> [Goal]
Repeat exactly, please, the lines that begin at the start of the listing and end at the line holding "cut.object = cutter".
»»
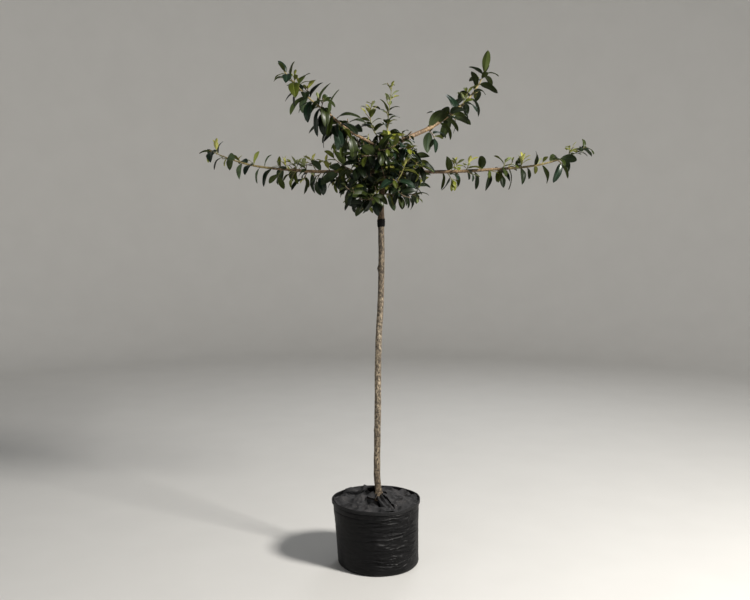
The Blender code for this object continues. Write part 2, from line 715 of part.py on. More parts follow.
def leaf_solid(name, leaf, collection):
    """A leaf as a flat eight-sided gem, its middle raised so that it arches as the leaf does."""
    work = bmesh.new()
    bmesh.ops.create_uvsphere(work, u_segments=4, v_segments=2, radius=1.0)
    chord = leaf.tip - leaf.root
    face = chord.normalized().cross(leaf.across)
    frame = Matrix((leaf.across * leaf.width * LEAF_HALF, face * LEAF_THICKNESS / 2, chord / 2)).transposed()
    arch = leaf_middle(leaf, 0.5) - (leaf.root + leaf.tip) / 2
    for vert in work.verts:
        raised = arch if abs(vert.co.z) < 0.5 else Vector()  # the ring between the two points
        vert.co = (leaf.root + leaf.tip) / 2 + frame @ vert.co + raised
    mesh = bpy.data.meshes.new(name)
    work.to_mesh(mesh)
    work.free()
    return link(name, mesh, collection)


def biggest_body(mesh):
    """Keeps a mesh's largest island of faces and drops the others, which a union leaves loose."""
    work = bmesh.new()
    work.from_mesh(mesh)
    left = set(work.verts)
    islands = []
    while left:
        island, edge = set(), [left.pop()]
        while edge:
            vert = edge.pop()
            island.add(vert)
            for other in (e.other_vert(vert) for e in vert.link_edges):
                if other in left:
                    left.discard(other)
                    edge.append(other)
        islands.append(island)
    islands.sort(key=len)
    loose = [vert for island in islands[:-1] for vert in island]
    bmesh.ops.delete(work, geom=loose, context="VERTS")
    work.to_mesh(mesh)
    work.free()


def join_all(base, others):
    """Joins a collection's solids to base by one Boolean, applies it and removes them."""
    join = base.modifiers.new("join", "BOOLEAN")
    join.operation = "UNION"
    join.solver = "MANIFOLD"
    join.operand_type = "COLLECTION"
    join.collection = others
    mesh = evaluated_mesh(base)
    base.modifiers.clear()
    base.data = mesh
    biggest_body(mesh)
    for other in list(others.objects):
        bpy.data.objects.remove(other)


def cut_clear(made, cutter):
    cut = made.modifiers.new("clear", "BOOLEAN")
    cut.operation = "DIFFERENCE"
    cut.solver = "EXACT"
    cut.object = cutter


# ---------------------------------------------------------------- the plant


def stem_solid(name, more, outlines, collection, finish=None):
    """The stem with its stub fused on, more metres thicker all over than life."""
    path = trunk_path()
    path[-1] += (path[-1] - path[-2]).normalized() * more
    column = Twig(path, [trunk_radius(p.z) + more for p in path])
    stem = tube(name, column, outlines["trunk"], collection, finish)
    stub = stub_twig()
    stub.path[-1] += (stub.path[-1] - stub.path[-2]).normalized() * more
    others = new_collection(name + "_pieces")
    tube(name + "_stub", Twig(stub.path, [r + more for r in stub.radii]), outlines["bough"], others)
    join_all(stem, others)
    bpy.data.collections.remove(others)
    return stem


def make_trunk(parts, cutters, outlines, finish):
    stem_solid("trunk", 0.0, outlines, parts, finish)
    cutter = stem_solid("trunk_clearance", CUT_GAP, outlines, cutters)
    cutter.hide_render = True
    cutter.display_type = "WIRE"
    return cutter


def make_boughs(parts, outline, cutter, finish):
    for name, limb in LIMBS.items():
        path = part_of(limb_path(limb, LIMB_STEPS), 0.0, limb.bough, BOUGH_STEPS)
        radii = limb_radii(limb, 0.0, limb.bough, BOUGH_STEPS)
        bough = tube("bough_" + name, Twig(path, radii), outline, parts, finish)
        cut_clear(bough, cutter)


def make_mass(name, mass, outlines, parts, cutter, finish):
    """One foliage node: the stem with every twig and leaf fused to it, clear of the trunk."""
    others = new_collection(name + "_pieces")
    base = tube("foliage_" + name, mass["stem"], outlines["stem"], parts, finish)
    if name not in LIMBS:
        cut_clear(base, cutter)
    for i, twig in enumerate(mass["twigs"]):
        tube(f"{name}_twig_{i}", twig, outlines["twig"], others)
    for i, leaf in enumerate(mass["leaves"]):
        leaf_solid(f"{name}_leaf_{i}", leaf, others)
    join_all(base, others)
    bpy.data.collections.remove(others)
    base.data.materials.clear()
    base.data.materials.append(finish)


def make_foliage(parts, outlines, cutter, finish):
    for name, mass in grow_crown().items():
        make_mass(name, mass, outlines, parts, cutter, finish)


# ---------------------------------------------------------------- the bag and what fills it


def turned(name, outline, parts, finish):
    """A shape turned round the upright axis from its outline, which runs down its outer side."""
    mesh = bpy.data.meshes.new(name)
    mesh.from_pydata([(r, 0.0, z) for r, z in outline], [(i, i + 1) for i in range(len(outline) - 1)], [])
    made = link(name, mesh, parts)
    spin = made.modifiers.new("spin", "SCREW")
    spin.steps = spin.render_steps = BAG_STEPS
    spin.use_merge_vertices = True
    spin.merge_threshold = 1e-5
    solid = welded_mesh(made)
    solid.transform(Matrix(((1, 0, BAG_LEAN, 0), (0, 1, 0, 0), (0, 0, 1, 0), (0, 0, 0, 1))))
    solid.materials.append(finish)
    made.modifiers.clear()
    made.data = solid
    return made


def bag_radius(height):
    """The bag's outer radius: rounded at the foot, nearly upright, a little wider at the rim."""
    if height < BAG_FOOT_ROUNDING:
        lift = math.sqrt(1 - (1 - height / BAG_FOOT_ROUNDING) ** 2)
        return BAG_FOOT_RADIUS + (BAG_LOW_RADIUS - BAG_FOOT_RADIUS) * lift
    share = (height - BAG_FOOT_ROUNDING) / (BAG_HEIGHT - BAG_FOOT_ROUNDING)
    return BAG_LOW_RADIUS + (BAG_RIM_RADIUS - HEM_PROUD - BAG_LOW_RADIUS) * share


def bag_heights():
    """The heights at which the bag's outline has a corner, up to the hem's foot."""
    quarter = math.pi / 2
    rounding = [BAG_FOOT_ROUNDING * (1 - math.cos(quarter * k / FOOT_STEPS)) for k in range(FOOT_STEPS + 1)]
    rise = BAG_HEIGHT - HEM_HEIGHT - BAG_FOOT_ROUNDING
    wall = [BAG_FOOT_ROUNDING + rise * k / WALL_STEPS for k in range(1, WALL_STEPS + 1)]
    return rounding + wall


def make_bag(parts, finish):
    """An open bag: outer wall with a hem band at its rim, and the inside at one wall's thickness."""
    outer = [(bag_radius(height), height) for height in bag_heights()]
    hem_foot = outer[-1][1]
    rim = bag_radius(BAG_HEIGHT)
    hem = [(outer[-1][0] + HEM_PROUD, hem_foot + HEM_BEVEL), (rim + HEM_PROUD, BAG_HEIGHT - HEM_BEVEL)]
    lip = [(rim + HEM_PROUD - HEM_BEVEL, BAG_HEIGHT), (rim - BAG_WALL + HEM_BEVEL, BAG_HEIGHT)]
    inner = [(rim - BAG_WALL, BAG_HEIGHT - HEM_BEVEL)]
    inner += [(radius - BAG_WALL, max(height, BAG_WALL)) for radius, height in reversed(outer)]
    outline = [(0.0, 0.0)] + outer + hem + lip + inner + [(0.0, BAG_WALL)]
    turned("grow_bag", outline[::-1], parts, finish)


def soil_height(radius):
    """The soil is level round the stem and falls away towards the bag's wall."""
    edge = bag_radius(SOIL_EDGE_HEIGHT) - BAG_WALL
    share = max(0.0, radius - SOIL_FLAT_RADIUS) / (edge - SOIL_FLAT_RADIUS)
    return SOIL_CROWN_HEIGHT + (SOIL_EDGE_HEIGHT - SOIL_CROWN_HEIGHT) * share


def make_root_ball(parts, finish):
    """The soil, from just inside the bag's floor and wall up to its own top."""
    wall = BAG_WALL + GAP
    heights = [height for height in bag_heights() if height < SOIL_EDGE_HEIGHT]
    sides = [(bag_radius(height) - wall, max(height, wall)) for height in heights]
    edge = bag_radius(SOIL_EDGE_HEIGHT) - wall
    radii = [edge - (edge - SOIL_FLAT_RADIUS) * k / SOIL_RINGS for k in range(SOIL_RINGS + 1)]
    top = [(radius, soil_height(radius)) for radius in radii]
    outline = [(0.0, wall)] + sides + top + [(0.0, SOIL_CROWN_HEIGHT)]
    turned("root_ball", outline[::-1], parts, finish)


def make_mat(parts, finish):
    """The weed mat on the soil: a disc with a hole for the stem, crumpled upwards."""
    edge = bag_radius(SOIL_EDGE_HEIGHT) - BAG_WALL - MAT_EDGE_CLEARANCE
    radii = [MAT_HOLE_RADIUS + (edge - MAT_HOLE_RADIUS) * k / MAT_RINGS for k in range(MAT_RINGS + 1)]
    under = [(r, soil_height(r) + MAT_LIFT) for r in radii]
    over = [(r, z + MAT_THICKNESS) for r, z in reversed(under)]
    mat = turned("weed_mat", (under + over + under[:1])[::-1], parts, finish)
    aside = TRUNK_LEAN[0][1] - BAG_LEAN * SOIL_CROWN_HEIGHT  # the stem stands off the bag's axis
    highest = sum(share for _, _, _, share in MAT_WAVES)
    for vert in mat.data.vertices:
        x, y = vert.co.x - BAG_LEAN * vert.co.z, vert.co.y
        radius = math.hypot(x, y)
        shift = aside * (edge - radius) / (edge - MAT_HOLE_RADIUS)
        vert.co.x += shift
        vert.co.z += soil_height(math.hypot(x + shift, y)) - soil_height(radius)
        wave = sum(share * math.sin(k_x * x + k_y * y + phase) for k_x, k_y, phase, share in MAT_WAVES)
        vert.co.z += MAT_CRUMPLE * (wave + highest) / (2 * highest)


def main():
    clear_scene()
    parts = new_collection("potted_standard_photinia")
    cutters = new_collection("cutters", hidden=True)
    bark = material("bark", (0.22, 0.17, 0.13), 0.85)
    leaf = material("leaf", (0.03, 0.09, 0.03), 0.40)
    fabric = material("bag_fabric", (0.012, 0.012, 0.013), 0.55)
    soil = material("soil", (0.09, 0.06, 0.04), 0.95)
    mat = material("weed_mat", (0.05, 0.048, 0.052), 0.80)
    outlines = {
        "trunk": ring_profile(10, cutters),
        "bough": ring_profile(8, cutters),
        "stem": ring_profile(6, cutters),
        "twig": ring_profile(3, cutters),
    }
    make_bag(parts, fabric)
    make_root_ball(parts, soil)
    make_mat(parts, mat)
    cutter = make_trunk(parts, cutters, outlines, bark)
    make_boughs(parts, outlines["bough"], cutter, bark)
    make_foliage(parts, outlines, cutter, leaf)


main()
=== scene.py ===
"""How the potted standard photinia looks: bark, twigs, leaves, the soft grow bag and the weed mat.

Metres, +Z up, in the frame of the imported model. The crown grows here by the source's own rule, seed for seed,
and is then carried to finer shoots within the same reach."""

import math
import random
from collections import namedtuple

import bpy
import numpy as np
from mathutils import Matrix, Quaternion, Vector, noise
from mathutils.bvhtree import BVHTree


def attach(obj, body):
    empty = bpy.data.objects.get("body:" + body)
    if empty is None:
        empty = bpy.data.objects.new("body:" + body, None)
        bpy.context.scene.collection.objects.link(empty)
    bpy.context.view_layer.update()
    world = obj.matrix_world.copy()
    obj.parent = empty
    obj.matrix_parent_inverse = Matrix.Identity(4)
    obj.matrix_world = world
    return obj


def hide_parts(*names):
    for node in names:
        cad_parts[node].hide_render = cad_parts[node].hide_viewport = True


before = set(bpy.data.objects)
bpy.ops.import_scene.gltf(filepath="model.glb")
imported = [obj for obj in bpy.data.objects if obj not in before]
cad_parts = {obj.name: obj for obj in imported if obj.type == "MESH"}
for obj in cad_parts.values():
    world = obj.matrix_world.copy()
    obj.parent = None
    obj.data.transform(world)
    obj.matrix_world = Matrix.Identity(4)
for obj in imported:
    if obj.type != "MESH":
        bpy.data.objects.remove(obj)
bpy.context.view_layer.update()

GAP = 0.0003  # air left between two pieces that touch on the real plant
JOINT_GAP = 0.0006  # the same where a limb goes on past its bare wood, as its line bends there
UP = Vector((0.0, 0.0, 1.0))
DOWN = -UP

# The grow bag, a 35 litre size: 400 mm across its rim and 303 mm tall.
BAG_HEIGHT = 0.303
BAG_FOOT_RADIUS = 0.168
BAG_LOW_RADIUS = 0.187
BAG_RIM_RADIUS = 0.200
BAG_WALL = 0.003
BAG_FOOT_ROUNDING = 0.022
HEM_HEIGHT = 0.013
HEM_PROUD = 0.0015
BAG_LEAN = -0.040  # how far the bag's axis goes sideways for each metre of height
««
> [Full answer]
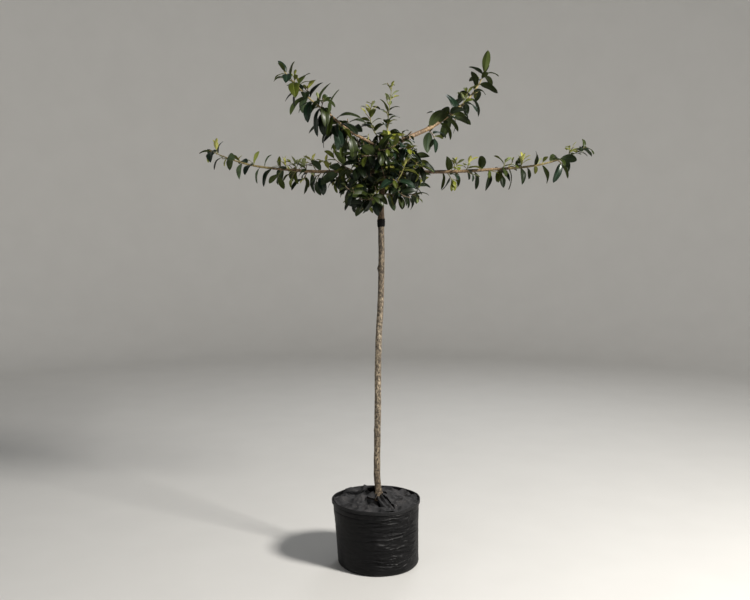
The Blender code for this object continues. Write part 2, from line 715 of part.py on. More parts follow.
def leaf_solid(name, leaf, collection):
    """A leaf as a flat eight-sided gem, its middle raised so that it arches as the leaf does."""
    work = bmesh.new()
    bmesh.ops.create_uvsphere(work, u_segments=4, v_segments=2, radius=1.0)
    chord = leaf.tip - leaf.root
    face = chord.normalized().cross(leaf.across)
    frame = Matrix((leaf.across * leaf.width * LEAF_HALF, face * LEAF_THICKNESS / 2, chord / 2)).transposed()
    arch = leaf_middle(leaf, 0.5) - (leaf.root + leaf.tip) / 2
    for vert in work.verts:
        raised = arch if abs(vert.co.z) < 0.5 else Vector()  # the ring between the two points
        vert.co = (leaf.root + leaf.tip) / 2 + frame @ vert.co + raised
    mesh = bpy.data.meshes.new(name)
    work.to_mesh(mesh)
    work.free()
    return link(name, mesh, collection)


def biggest_body(mesh):
    """Keeps a mesh's largest island of faces and drops the others, which a union leaves loose."""
    work = bmesh.new()
    work.from_mesh(mesh)
    left = set(work.verts)
    islands = []
    while left:
        island, edge = set(), [left.pop()]
        while edge:
            vert = edge.pop()
            island.add(vert)
            for other in (e.other_vert(vert) for e in vert.link_edges):
                if other in left:
                    left.discard(other)
                    edge.append(other)
        islands.append(island)
    islands.sort(key=len)
    loose = [vert for island in islands[:-1] for vert in island]
    bmesh.ops.delete(work, geom=loose, context="VERTS")
    work.to_mesh(mesh)
    work.free()


def join_all(base, others):
    """Joins a collection's solids to base by one Boolean, applies it and removes them."""
    join = base.modifiers.new("join", "BOOLEAN")
    join.operation = "UNION"
    join.solver = "MANIFOLD"
    join.operand_type = "COLLECTION"
    join.collection = others
    mesh = evaluated_mesh(base)
    base.modifiers.clear()
    base.data = mesh
    biggest_body(mesh)
    for other in list(others.objects):
        bpy.data.objects.remove(other)


def cut_clear(made, cutter):
    cut = made.modifiers.new("clear", "BOOLEAN")
    cut.operation = "DIFFERENCE"
    cut.solver = "EXACT"
    cut.object = cutter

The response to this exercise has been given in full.